Psychological Safety: The best teams create a safe space for honest estimation. Encourage everyone to speak up if they’re unsure, and never punish “bad” estimates—use them as learning opportunities.
- Use planning poker or silent estimation to avoid anchoring bias.
- When estimates differ, discuss assumptions and risks, not just numbers.
- Regularly review estimation accuracy in retrospectives and adjust your process.

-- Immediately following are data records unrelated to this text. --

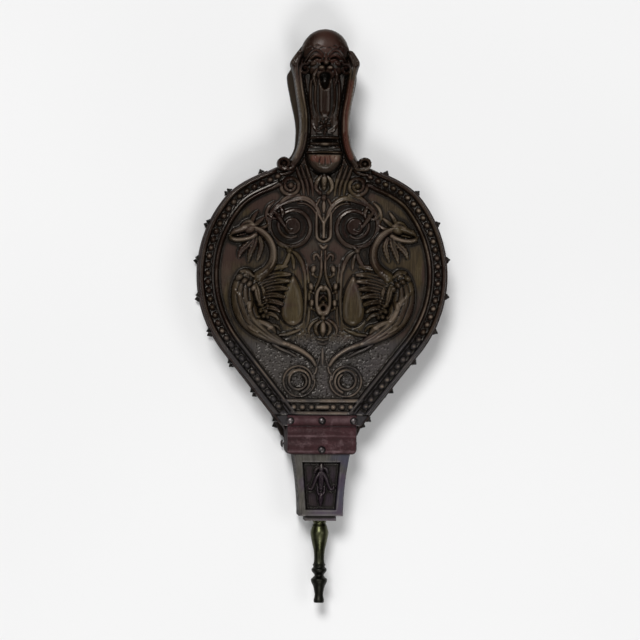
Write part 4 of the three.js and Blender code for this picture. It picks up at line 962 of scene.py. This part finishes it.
def leather(name, deep, plain, rubbed, gloss=(0.42, 0.62)):
    """Old dressed leather: fine pebbling, cracks, and paler rubbed patches."""
    p = Paint(name, Specular_IOR_Level=0.22, Specular_Tint=rgb(1.0, 0.86, 0.86))
    patches = p.noise(38, detail=5, rough=0.6)
    blots = p.noise(120, detail=3)
    cracks = p.ramp(p.cells(260, where=p.stretched(1, 1.7, 1)), 0.0, 0.09, 1.0, 0.0)
    pebble = p.cells(1500, feature="F1")
    hide = p.mix(p.ramp(patches, 0.32, 0.7), deep, plain)
    hide = p.mix(p.ramp(blots, 0.5, 0.75, 0.0, 0.55), hide, rubbed)
    hide = p.mix(p.math("MULTIPLY", cracks, 0.5), hide, shade(deep, 0.4))
    wear = p.attribute("wear")
    hide = p.mix(p.math("MULTIPLY", p.ramp(wear, 0.0, 1.0), p.ramp(blots, 0.3, 0.6, 0.45, 1.0)), hide, rubbed)
    hide = p.mix(p.ramp(wear, 0.0, -1.0, 0.0, 0.85), hide, shade(deep, 0.25))
    steep = p.steep()
    hide = p.mix(p.math("MULTIPLY", steep, 0.7), hide, shade(deep, 0.25))
    rough = p.math("ADD", p.ramp(patches, 0.3, 0.7, *gloss), p.math("MULTIPLY", steep, 0.3))
    fine = p.bump(pebble, 0.00012, 0.5)
    swell = p.bump(p.noise(150, detail=4), 0.0009, 0.4, over=fine)
    normal = p.bump(cracks, -0.0003, 0.6, over=swell)
    return p.finish(Base_Color=hide, Roughness=rough, Normal=normal)


def metal(name, dark, bright, gloss=(0.25, 0.5), pits=0.3, sooty=False):
    """Old metal, tarnished in patches, and blackened towards a nozzle's tip."""
    p = Paint(name, Metallic=1.0)
    patches = p.noise(70, detail=6, rough=0.6)
    spots = p.noise(420, detail=3)
    colour = p.mix(p.ramp(patches, 0.35, 0.68), dark, bright)
    colour = p.mix(p.ramp(spots, 0.56, 0.72, 0.0, 0.6), colour, shade(dark, 0.45))
    mottle = p.math("ADD", p.math("MULTIPLY", patches, 0.5), p.math("MULTIPLY", spots, 0.5))
    rough = p.ramp(mottle, 0.35, 0.65, *gloss)
    normal = p.bump(spots, 0.0003, pits)
    if sooty:
        along = p.node("SeparateXYZ", Vector=p.place).outputs["Y"]
        soot = p.ramp(p.math("ADD", along, p.math("MULTIPLY", patches, 0.02)), -0.262, -0.292, 0.0, 0.9)
        colour = p.mix(soot, colour, (0.012, 0.012, 0.0115, 1))
        rough = p.math("ADD", rough, p.math("MULTIPLY", soot, 0.1))
        normal = p.bump(p.noise(10, p.stretched(2, 160, 2), detail=2), 0.00008, 0.3, over=normal)
    return p.finish(Base_Color=colour, Roughness=rough, Normal=normal)


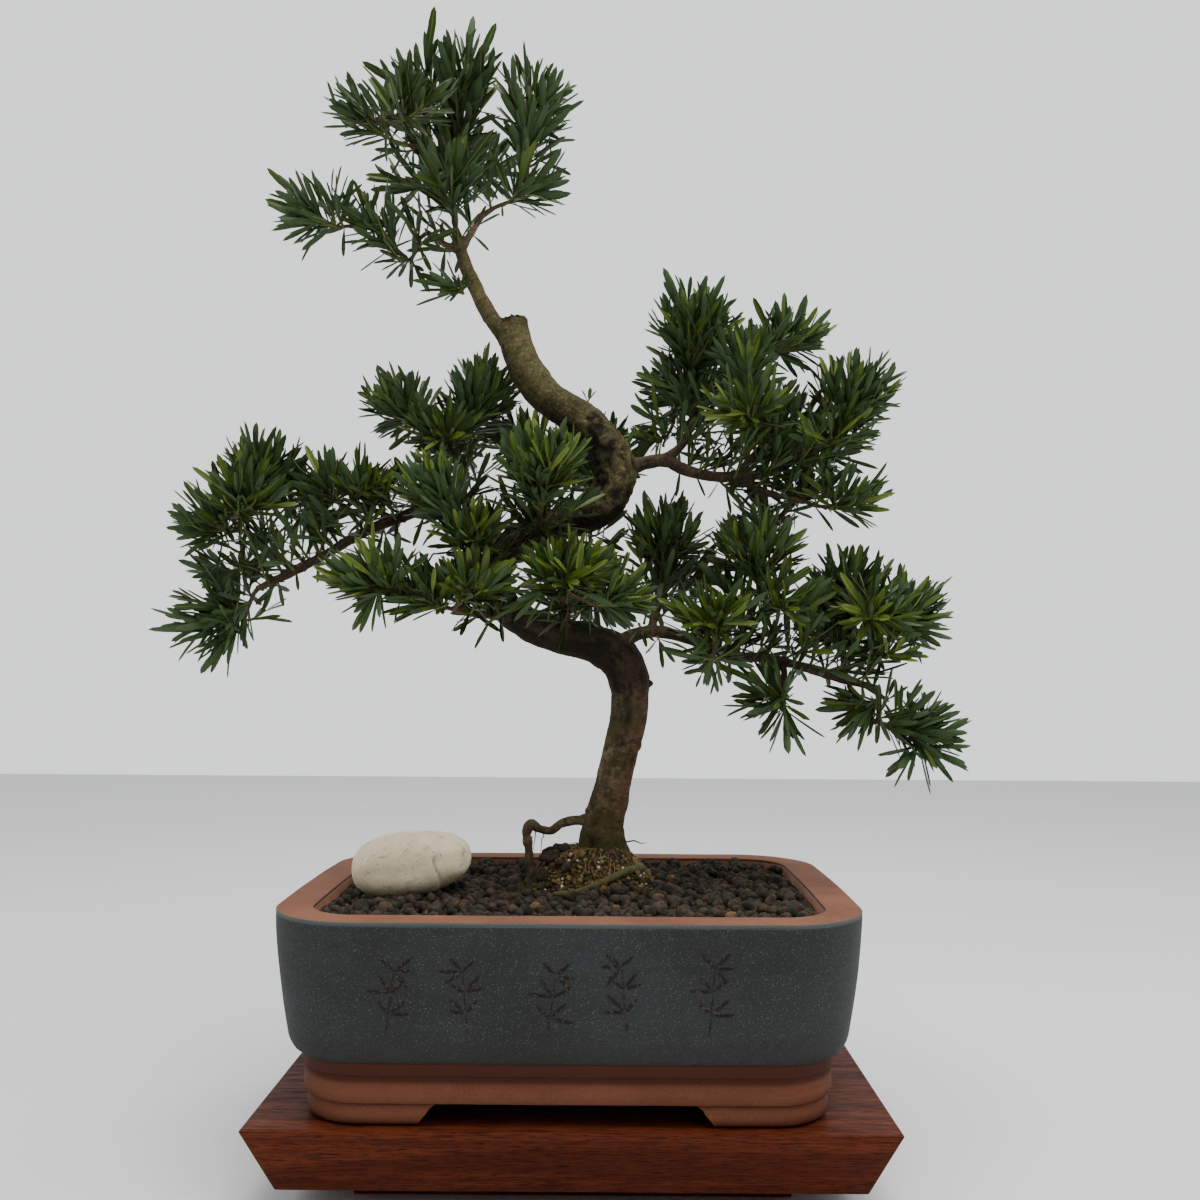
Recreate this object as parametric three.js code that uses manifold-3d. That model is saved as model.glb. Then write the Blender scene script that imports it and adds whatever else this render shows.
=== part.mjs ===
// Buddhist pine (Podocarpus) bonsai in a rounded rectangular stoneware pot on a wooden stand.
// Millimetres, +Z up, +X to the right and -Y towards someone who looks at the front.
// The origin is the centre of the stand's flat underside.
import * as THREE from "three";
import { mergeVertices } from "three/addons/utils/BufferGeometryUtils.js";
import Module from "manifold-3d";

const wasm = await Module();
wasm.setup();

// Driving dimensions

const SEAM = 0.3; // clearance between two pieces that touch

const STAND_TOP = [432, 291]; // length and depth of the wooden slab at its top
const STAND_UNDERCUT = 19.5; // how far each side leans in towards the bottom of the slab
const STAND_HEIGHT = 60.5;
const PLINTH = [300, 190]; // recessed foot under the slab
const PLINTH_HEIGHT = 15;

const POT_CENTRE_X = -3.7;
const POT_HALF = [201.5, 150]; // half length and half depth of the rim
const POT_CORNER = 58; // radius of the rim's corners
const POT_CORNER_LEAST = 12; // sharpest corner of the inner walls
const POT_ARC_STEPS = 4; // facets of each corner
const POT_BOW = [4, 1.5]; // how far the short and the long sides bow out at their middle
const POT_TOP = 195;
const RIM_HEIGHT = 2; // bare clay lip on top of the glazed wall
const RIM_WIDTH = 25;
const POT_BORE = RIM_WIDTH + 1; // inset of the inner wall
const WALL_DRAW = 12.5; // how far the short sides draw in from the rim to their foot
const WALL_POWER = 1.55; // how late they do so
const WALL_ROUND = 4; // and how far more the rounded lower edge goes in
const WALL_ROUND_FROM = 0.88; // share of the wall's height, from the rim down, where that starts
const LONG_SIDE_DRAW = 0.62; // draw of the long sides as a share of the short sides'
const WALL_STEPS = [0, 0.35, 0.65, 0.88, 0.96, 1]; // places of its rings from the rim down
const BODY_BOTTOM = 102; // where the blue-grey wall meets the terracotta base
const POT_FLOOR = 106; // inner floor that carries the soil
const BASE_BOTTOM = 75;
const FOOT_BOTTOM = STAND_HEIGHT + SEAM;
const FOOT_GAP = [88, 52]; // half width of the gaps between the feet, front and side
const FOOT_SPLAY = 9; // how far each foot tapers in towards the stand

const SOIL_LEVEL = 188;
const SOIL_INSET = POT_BORE + SEAM;
const MOUND_CENTRE = [9, 16];
const MOUND_TOP = 218.7; // level ground that the trunk stands on
const MOUND_REACH = [66, 64]; // half length and half depth of the mound's foot
const MOUND_FLAT = 0.32; // share of them that is level ground
const MOUND_STEPS = [1, 0.67, 0.33, 0]; // rings of its slope, from the foot to the top

const STONE_CENTRE = [-126.5, -19, 212];
const STONE_HALF = [46.5, 32, 25];
const STONE_TILT = 0.14; // radians, its right end higher
const STONE_TAPER = 0.12; // its left end thicker
const STONE_SHOULDERS = 0.24;

const TRUNK_SIDES = 11;
const TRUNK_STEPS = 38;
const BOUGH_SIDES = 5;
const BOUGH_STEPS = 1.3; // rings for each stretch between two stations
const COLLAR = 1.15; // swelling where a bough leaves its parent
const ROOT_SIDES = 5;
const TIP_SHARE = 0.92; // a mass's stem against the tip of the bough that it grows from

const STEM_RUN = 8; // straight start of each mass's stem
const TWIG_RADIUS = [2.6, 2.2, 1.6]; // three-sided, at its foot, its bend and its tip
const HUB_DEPTH = 0.45; // share of a lobe's size by which its leafy shoot starts below the middle
const SHOOT_LENGTH = 9; // shortest leafy shoot
const LEAVES_PER_LOBE = 6; // on a lobe of LOBE_GIRTH
const LOBE_GIRTH = 32;
const FIRST_LEAN = 0.08; // lean of the leaf at a shoot's very end, in radians
const LEAF_SPREAD = [0.32, 1.85]; // lean of the highest and the lowest of the others
const LEAN_JITTER = 0.2;
const LEAF_LENGTH = [20, 58]; // shortest and longest
const LEAF_LEAST = 0.7; // shortest in a lobe too small for that, as a share of its girth
const LEAF_WIDTH = 16; // each leaf stands for a tuft of narrow ones
const LEAF_NARROWEST = 0.7; // share of that width on the shortest
const LEAF_INSET = 2; // first leaf below the shoot's end
const SHOOT_ROOM = 0.85; // share of a leaf's length between a shoot's end and its lobe's surface
const TIP_LEAF_ROOT = 0.4; // share of the shoot below the root of a leaf to a furthest tip
const LEAF_THICKNESS = 2;
const LEAF_WAIST = 0.6; // share of its length where a leaf is widest
const LEAF_TRIES = 7; // turns tried before a leaf is skipped
const TRY_TURN = 1.1; // from one try to the next, radians
const ROOT_SINK = 0.6; // depth of a leaf's root and a twig's foot past the midline they grow from
const LOBE_HEADING = [0.55, 0.6]; // a lobe's shoot leans away from its parent and up, in these shares
const WELD = 0.04; // slivers finer than this are smoothed away where leaves meet twigs
const TURN = Math.PI * (3 - Math.sqrt(5)); // golden angle from one leaf to the next
const SEED = 1000;
const UP = new THREE.Vector3(0, 0, 1);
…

Conclusion: Dos and Don’ts of Software Estimation
Story:
If you only remember one thing: estimation is a team sport. The best teams break work into small chunks, surface hidden complexity, and treat every “miss” as a chance to learn.
Estimation Dos
- Break work into the smallest testable chunks
- Use checklists to surface hidden complexity
- Time-box research and create spike stories for unknowns
- Add buffers for meetings, reviews, and context switching
- Review estimation accuracy regularly and adjust
- Encourage open discussion and psychological safety
- Document patterns and share knowledge across the team
Estimation Don’ts
- Don’t estimate in hours—use relative complexity (story points)
- Don’t ignore technical debt or legacy code
- Don’t assume ideal conditions—plan for interruptions
- Don’t compare velocities between teams or individuals
- Don’t punish “bad” estimates—use them to improve
- Don’t skip retrospectives on estimation accuracy
Final Insight: Estimation is a journey, not a destination. The best teams treat it as an engineering discipline—measured, reviewed, and improved over time.